I don’t feel the issue of lower standards makes it more difficult for Vat or I to learn Korean. We came here with the resolved intention of learning the language, so social pressure isn’t going to change that. But I do think it makes it harder for other foreigners, particularly those without clear expectations to learn the language. If nobody else seems to learn the language, why seriously try?
Difficulty and Expectations
In China, I disagreed with my friend Benny’s admonishment that focusing on difficulty doesn’t matter. Of course it does—Chinese is much harder than Spanish and pretending they’re the same is foolhardy.
In Korea, I’m beginning to change my mind. People see that the language is harder, so the rational response should be that it requires more time and patience (which is true). But instead, the response is that it is too difficult so it’s impossible to succeed in a reasonable timeframe (which isn’t true).
Vat and I, in contrast, have had extremely high expectations for every country. Spanish-like expectations for Chinese were too optimistic. But, three months into China, I could still hold a conversation in Chinese about nearly any topic and with only a minimal amount of fumbling for words.
I’ll be harsh: if it’s taken you several years with an Asian language and you can’t hold a brief conversation entirely in the language, you either haven’t really been working at it, or your method is faulty.
Progress in Korean
Arriving in Korea was the hardest country for the no-English rule thus far. Korean, from the beginning, is probably somewhat harder than Chinese, and neither Vat nor I did significant preparation. Much of the quoted 50 hours of preparation I did do, had been forgotten in the intervening year plus three unrelated languages.
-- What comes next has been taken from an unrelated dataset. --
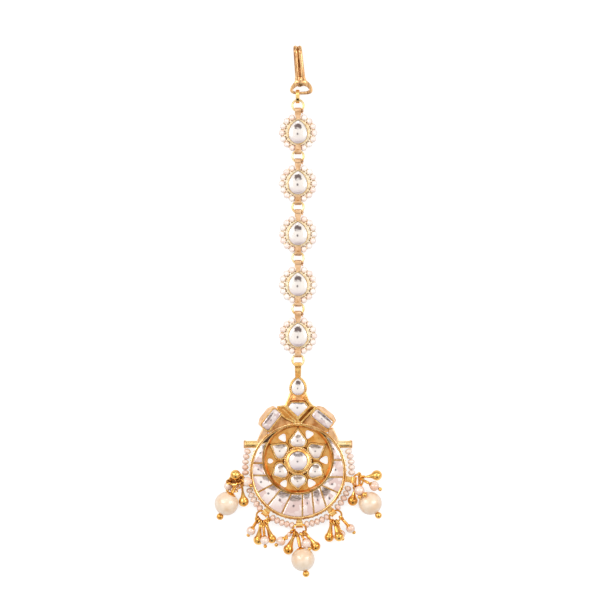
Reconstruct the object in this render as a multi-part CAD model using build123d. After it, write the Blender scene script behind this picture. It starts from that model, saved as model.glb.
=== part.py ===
from build123d import *
import math
import os

os.makedirs("parts", exist_ok=True)

# A maang tikka laid flat on its back: a hair hook, five pearl-edged stations and a kundan pendant with
# five clusters of drops. Millimetres. The origin is the middle of the pendant's flower on the resting
# plane, +Y runs up to the hook and +Z is the front. Angles are degrees, anticlockwise from +X.

FIT = 0.06                 # gap between a stone or a bead and the metal that holds it
PLATE = 0.9                # thickness of the back plates
BLUNT = 0.08               # half width of a pear shape at its point

# Chain of stations
STATIONS = 5
STATION_PITCH = 15.22
LOWEST_STATION_Y = 37.5
RING_RISE = 8.1            # from a station's middle up to the chain ring above it
RING_DROP = 7.35           # from the lowest station's middle down to the last ring
RING_RADIUS = 1.68         # to the middle of the wire
RING_WIRE = 0.65
CHAIN_Z = 1.35             # height at which rings and straps meet

# One station, about its middle
STONE_WIDTH = 5.6
STONE_TIP = 4.1            # from the centre of the stone's round end to its point
STONE_SHIFT = -0.48        # the round end's centre, below the middle of the pearl ring
BEZEL = 0.4
CUP_HEIGHT = 2.2
FLANGE_RADIUS = 3.75
FLANGE = 0.5
SEED = 1.8                 # seed pearl diameter
SEED_RING = 4.88
SEEDS_A_SIDE = 7
SEED_FIRST = 22.4          # degrees from the top strap to the first pearl
SEED_STEP = 22.8
SEED_Z = 1.0
THREAD = 0.5
GRAIN = 0.74               # granule diameter
STONE_RISE = 0.7           # a stone's table above its girdle

# Strap loops of the chain: a strip folded round a ring's wire
STRAP_WIDTH = 1.6
FOOT_WIDTH = 1.35         # the strap between a cup and its lower loop
STRAP_WALL = 0.3
STRAP_BORE = (1.04, 0.8)   # along Y, along Z
STRAP_REST = 0.2           # the bore's middle, beyond the wire's nearest point, away from the station
STRAP_NECK = 0.9           # width of a station's neck where it leaves the cup
STRAP_LOW = 0.6            # the straps reach this far below the chain's height
STRAP_HIGH = 0.5           # and this far above it
CUP_END_Y = 3.6            # where the neck leaves the cup
CUP_FOOT_Y = 3.2           # where the foot leaves it, below the middle
LOOP_OVERLAP = 0.6         # a strap ends this far inside the middle of its loop

# Pendant
RIM_Y = -3.15              # centre of the outer rim
RIM_RADIUS = 14.25
RIM_WALL = 0.45
RIM_TOP = 3.2
WELL_Y = 0.6               # centre of the round well that holds the flower
WELL_RADIUS = 10.5         # outside of the well's wall
WELL_WALL = 0.5
WELL_FLOOR = 1.0
WELL_SLOPE = 0.7           # how much narrower the well is at its floor
POCKET_FLOOR = 1.0
CRESCENT_TOP = 3.5

CENTRE_STONE = 5.6
CENTRE_RING = 8.4
CENTRE_TOP = 3.3
PETALS = 6
PETAL_WIDTH = 4.5
PETAL_BASE = 4.3           # where a petal stone starts, from the middle
PETAL_TIP_GAP = 0.75       # between a petal stone's point and the well's wall
PETAL_TOP = 2.6
PETAL_WALL = 0.35
PETAL_TIP_WALL = 0.5
PETAL_FLOOR = 1.2
CENTRE_FLOOR = 1.8
HOLE_APEX = 6.7
HOLE_WIDTH = 2.6

# Divisions between the crescent's stones: degrees about the well's centre where a line leaves the
# well's wall, and degrees about the rim's centre where it meets the rim.
CRESCENT_CUTS = [
    # (inner, outer)
    (151.0, 142.5),
    (186.7, 169.5),
    (208.1, 185.0),
    (225.6, 207.5),
    (240.3, 228.3),
    (259.2, 248.8),
    (277.4, 275.6),
    (293.5, 290.4),
    (308.0, 308.3),
    (311.8, 332.1),
    (329.0, 353.1),
    (358.2, 374.4),
    (400.0, 409.3),
]

# Crown
CROWN_TOP = 2.9
CROWN_FLOOR = 1.1
DROP_Y = 21.66             # centre of the drop stone's round end
DROP_WIDTH = 3.96
DROP_TIP = 3.12
KITE_HALF = 3.0
KITE_Y = 16.1              # height of the kite's side corners
KITE_FOOT = 13.15
KITE_HEAD = 17.75
WING_LENGTH = 6.4
WING_WIDTH = 2.2
WING_TOP = 3.3
WING_WALL = 0.45
WING_SPREAD = 0.7          # how much further out the cup's outer wall stands at its foot
WING_BULGE = 0.45          # and its middle beyond its ends
WINGS = [
    # (side, x, y, turn of the long axis)
    ("left", -8.04, 12.4, 51.6),
    ("right", 7.32, 12.6, -38.6),
]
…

We didn’t handle the no-English rule perfectly, but we did mostly achieve it. Unfortunately, we “mostly achieved it” simply by not speaking much in the first month. That hardly seems like a fair victory, since the point of the rule was to encourage communication not adopt vows of silence.
Honestly, had I not had the experiences of success in the past, the first month certainly would have broken me. Learning Asian languages is slower than European ones, so you can do four weeks of conversations with a tutor and still feel like you can’t say anything. That combined with our enforced isolation and silence definitely made learning Korean the least pleasant part of the trip so far.
The beginning is always the hardest. Now, halfway through, Vat and I have resumed semi-normal communication, eating together and making friends. I’d put our current ability at the pre-intermediate level, since having a real conversation with a native at native-speed is at least a few weeks more work.
My expectation is to reach a somewhat low conversational level after three months. That would put it as the worst of all of the languages on this trip for me, but still at a level where I could hold a conversation with someone in the language and not have it be too arduous.
Why Learn all These Languages?
That’s certainly a question best saved for a bigger post, but it deserves attention to the case of Korean, which has been a more tiring process with less clear results than the other languages. However, even with Korean, where Vat and I are working under the fatigue of spending a year learning new languages, the painful part is short and the gain is (potentially) lifelong.
As long as I maintain a minimal amount of practice once this trip is done, all of these languages will be permanent abilities. I can return to any of these countries later, whenever I want, and the work is finished. I can make friends in Canada who speak those languages. If my practice is a little more, I may even improve so that reasonably watching movies without subtitles will be an eventual possibility.
As with the MIT Challenge, I believe the length of time it takes to learn something defines its viability for many people. Getting a computer science education with no degree probably wasn’t worth a four-year, full-time investment for me. But one year? Definitely.
Spending a handful of years to reach intermediate Chinese or Korean probably isn’t worth it for me, since I don’t plan on living in either of those countries. But a couple months of intense work and weekly maintenance practice? Even if it took Vat and I three times as long to reach the levels we did, I’d still say the lifetime payoff was worth the effort.